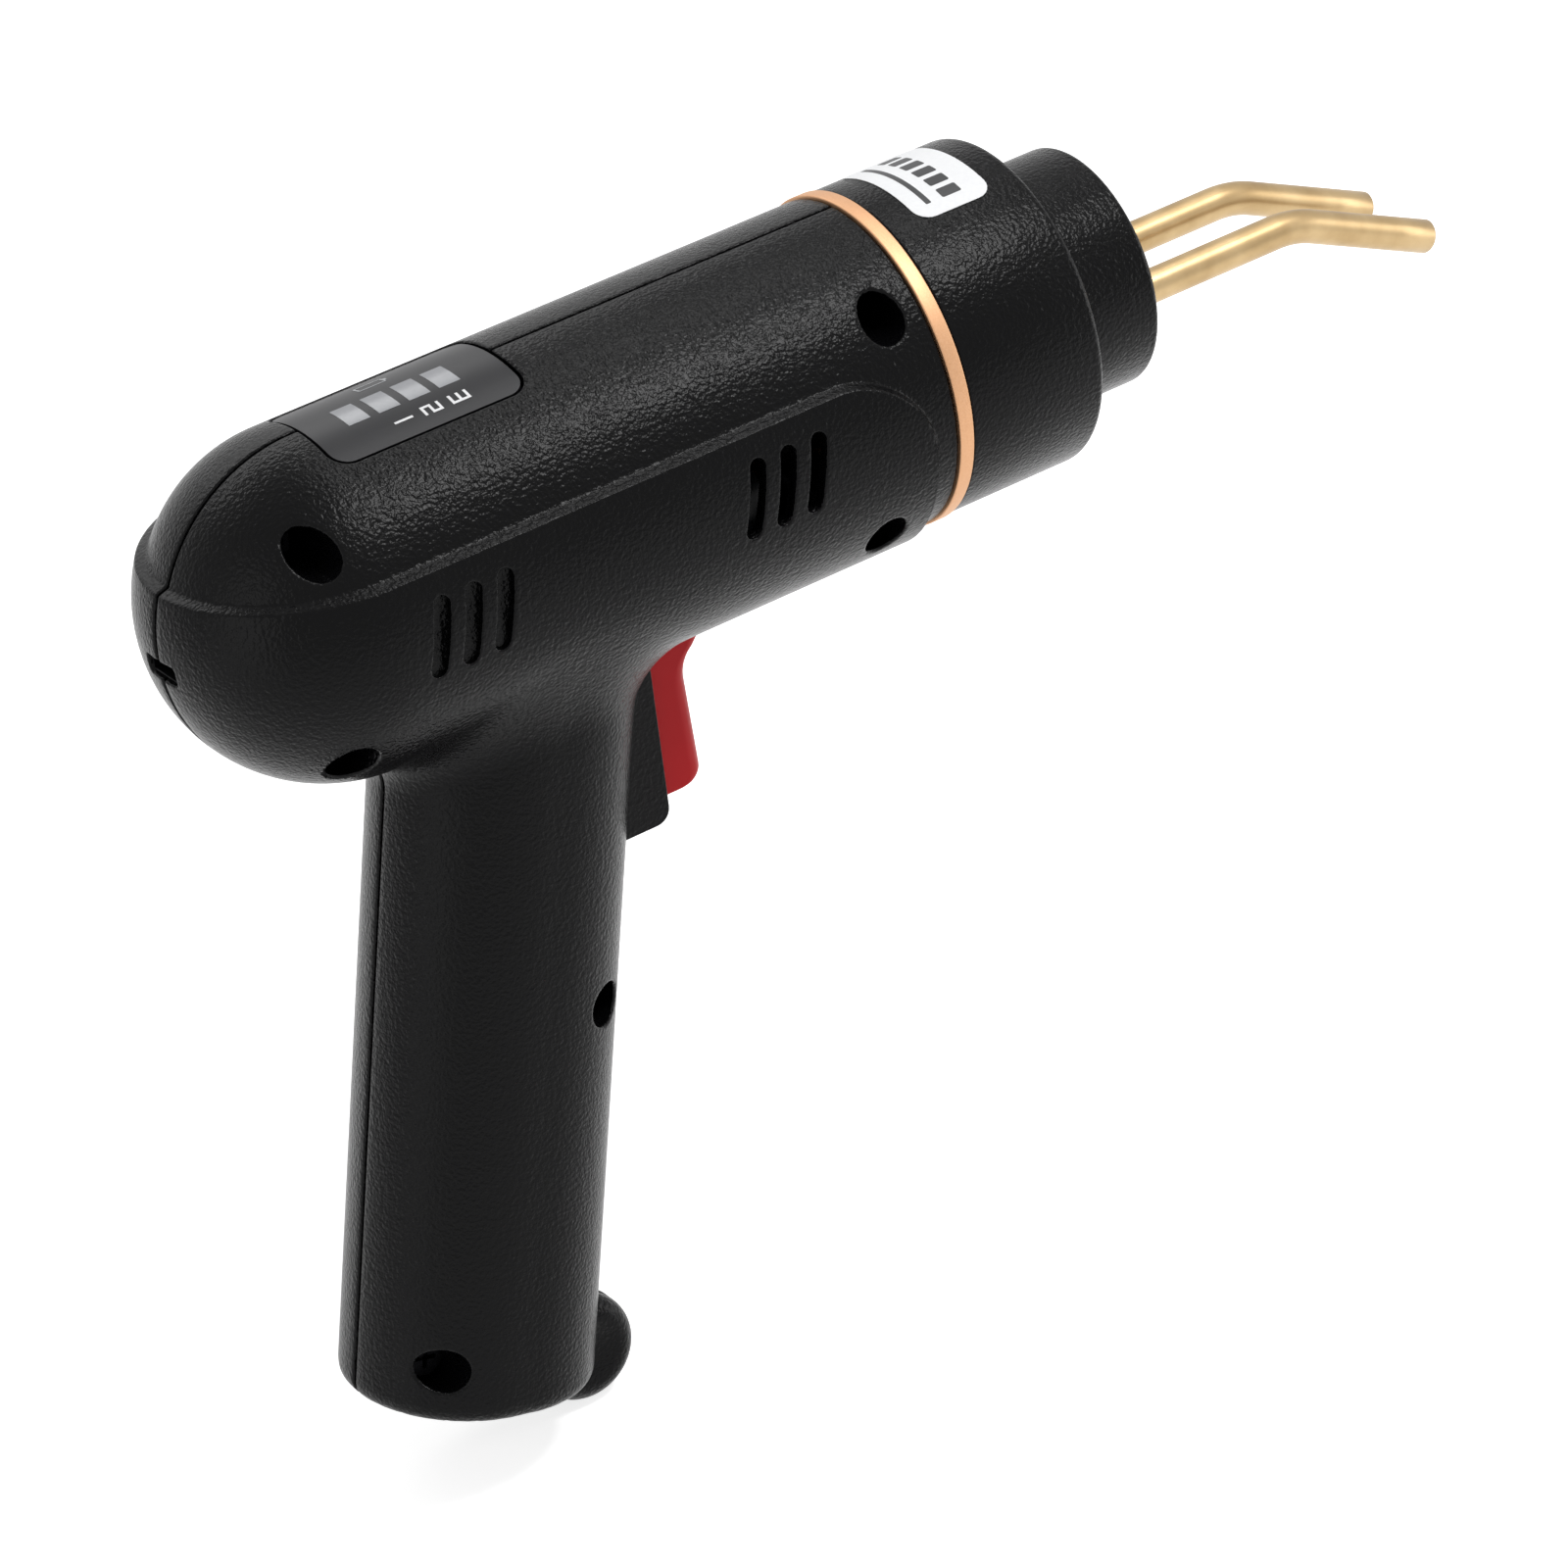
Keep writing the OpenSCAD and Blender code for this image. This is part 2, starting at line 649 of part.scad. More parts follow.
module cell_tabs() {
    back = -cells_front - cell_len;
    color("#c8cbd0") from_front() {
        block([back - 0.3, -cell_y - 3, cell_z - 2.5], [back, cell_y + 3, cell_z + 2.5]);
        block([-cells_front, -cell_y - 3, cell_z - 2.5], [-cells_front + 0.3, cell_y + 3, cell_z + 2.5]);
        in_grip() translate([grip_cell_a - 3, -2.5, -grip_cell_t]) cube([6, 5, 0.3]);
        in_grip() translate([grip_cell_a - 3, -2.5, -grip_cell_t - cell_len - 0.3]) cube([6, 5, 0.3]);
    }
}

/* ---- the charging inlet ---- */

module charge_board() {
    color("#17643f") from_front()
        block([-charge_back, -8, charge_top - board_t], [-charge_front, 8, charge_top]);
}

module charge_socket() {
    back = barrel_len + saddle_r - 0.9;
    color("#c4c7cc") from_front() difference() {
        translate([-charge_back + 1, 0, charge_z]) rotate([0, -90, 0])
            linear_extrude(back - charge_back + 1) round_rect(socket_h, socket_w, 0.4);
        translate([-charge_back - 1, 0, charge_z]) rotate([0, -90, 0])
            linear_extrude(10) round_rect(socket_h - 0.6, socket_w - 0.6, 0.25);
    }
}

module charge_wires() {
    x = -charge_front - 2;
    z = board_z + board_t / 2;
    color("#b3282d") from_front() for (y = [-3, 3]) translate([0, y, 0]) {
        translate([x, 0, charge_top]) cylinder(r = 0.6, h = z - charge_top);
        translate([x, 0, z]) sphere(0.6);
        translate([0, 0, z]) along_x(x, 0.6, -board_back - x);
    }
}

/* ---- the casing's screws ---- */

module casing_screws() {
    color("#6d7076") from_front() at_bosses() difference() {
        union() {
            along_y(-seat_y, screw_r, seat_y + 8);
            along_y(-seat_y - 2.2, 2.8, 2.2);
        }
        for (a = [0, 90]) rotate([0, a, 0]) block([-1.7, -seat_y - 3, -0.35], [1.7, -seat_y - 1, 0.35]);
    }
}

casing_right();
casing_left();
trim_ring();
nose_collar();
nose_label();
electrode_left();
electrode_right();
insulator_disc();
terminal_carrier();
terminal_blocks();
clamp_screws();
power_leads();
lead_lugs();
trigger();
trigger_spring();
switch_body();
switch_terminals();
switch_wires();
gauge_window();
gauge_board();
gauge_lights();
gauge_pins();
control_board();
power_mosfets();
heat_sink();
board_parts();
barrel_cells();
grip_cell();
cell_cradle();
cell_tabs();
charge_board();
charge_socket();
charge_wires();
casing_screws();
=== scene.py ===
import math

import bmesh
import bpy
import numpy as np
from mathutils import Matrix, Vector


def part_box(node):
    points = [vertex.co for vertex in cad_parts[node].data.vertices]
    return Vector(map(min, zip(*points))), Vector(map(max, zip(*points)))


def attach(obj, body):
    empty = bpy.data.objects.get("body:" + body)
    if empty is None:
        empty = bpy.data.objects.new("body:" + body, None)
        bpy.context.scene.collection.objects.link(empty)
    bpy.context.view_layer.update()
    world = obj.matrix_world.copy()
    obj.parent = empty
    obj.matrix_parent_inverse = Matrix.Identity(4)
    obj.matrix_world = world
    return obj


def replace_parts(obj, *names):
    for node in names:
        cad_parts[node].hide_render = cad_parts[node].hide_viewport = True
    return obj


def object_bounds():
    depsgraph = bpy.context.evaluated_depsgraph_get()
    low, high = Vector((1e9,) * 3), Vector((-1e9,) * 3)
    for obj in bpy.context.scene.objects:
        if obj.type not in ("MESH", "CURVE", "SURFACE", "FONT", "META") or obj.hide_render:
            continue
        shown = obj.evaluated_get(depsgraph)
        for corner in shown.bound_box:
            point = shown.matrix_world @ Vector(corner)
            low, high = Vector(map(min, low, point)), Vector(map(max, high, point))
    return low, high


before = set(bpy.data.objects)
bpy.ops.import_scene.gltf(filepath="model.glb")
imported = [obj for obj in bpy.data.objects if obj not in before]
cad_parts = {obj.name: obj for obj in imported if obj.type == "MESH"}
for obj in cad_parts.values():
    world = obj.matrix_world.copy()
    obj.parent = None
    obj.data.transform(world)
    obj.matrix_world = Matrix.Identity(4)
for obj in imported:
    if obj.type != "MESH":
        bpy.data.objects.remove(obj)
cad_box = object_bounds()

# ---- cells ----
# Three round lithium cells, two in the barrel and one in the grip, in shrunk sleeves. A sleeve is a thin
# PVC film shrunk on by heat. The cradle under them is a moulded frame of grey glass-filled nylon.


def linear(colour):
    """An sRGB hex colour as the linear red, green, blue and alpha that a shader takes."""
    parts = [int(colour[i:i + 2], 16) / 255 for i in (1, 3, 5)]
    return [c / 12.92 if c <= 0.04045 else ((c + 0.055) / 1.055) ** 2.4 for c in parts] + [1.0]


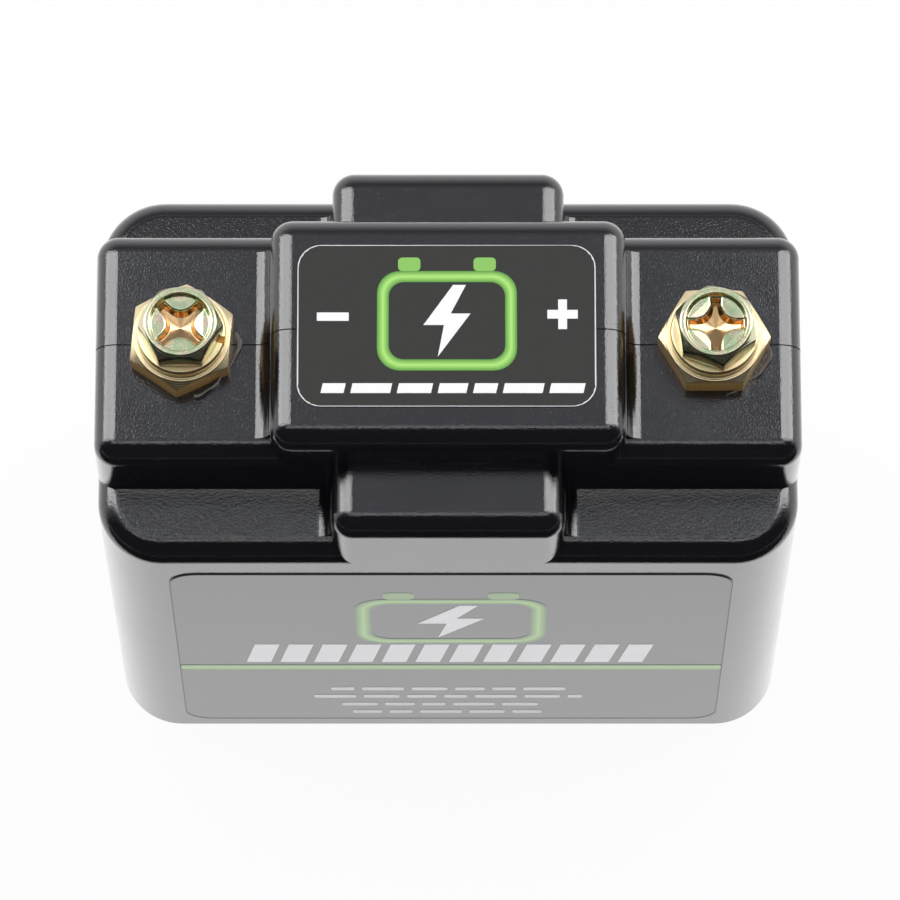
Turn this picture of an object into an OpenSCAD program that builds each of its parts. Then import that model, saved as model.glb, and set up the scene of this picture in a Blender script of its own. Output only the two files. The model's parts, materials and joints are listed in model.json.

══════

> _Aim of the exercise_
Determine how many lines in the listing above hold the string "before", then write only the number.

> _Task solution_
2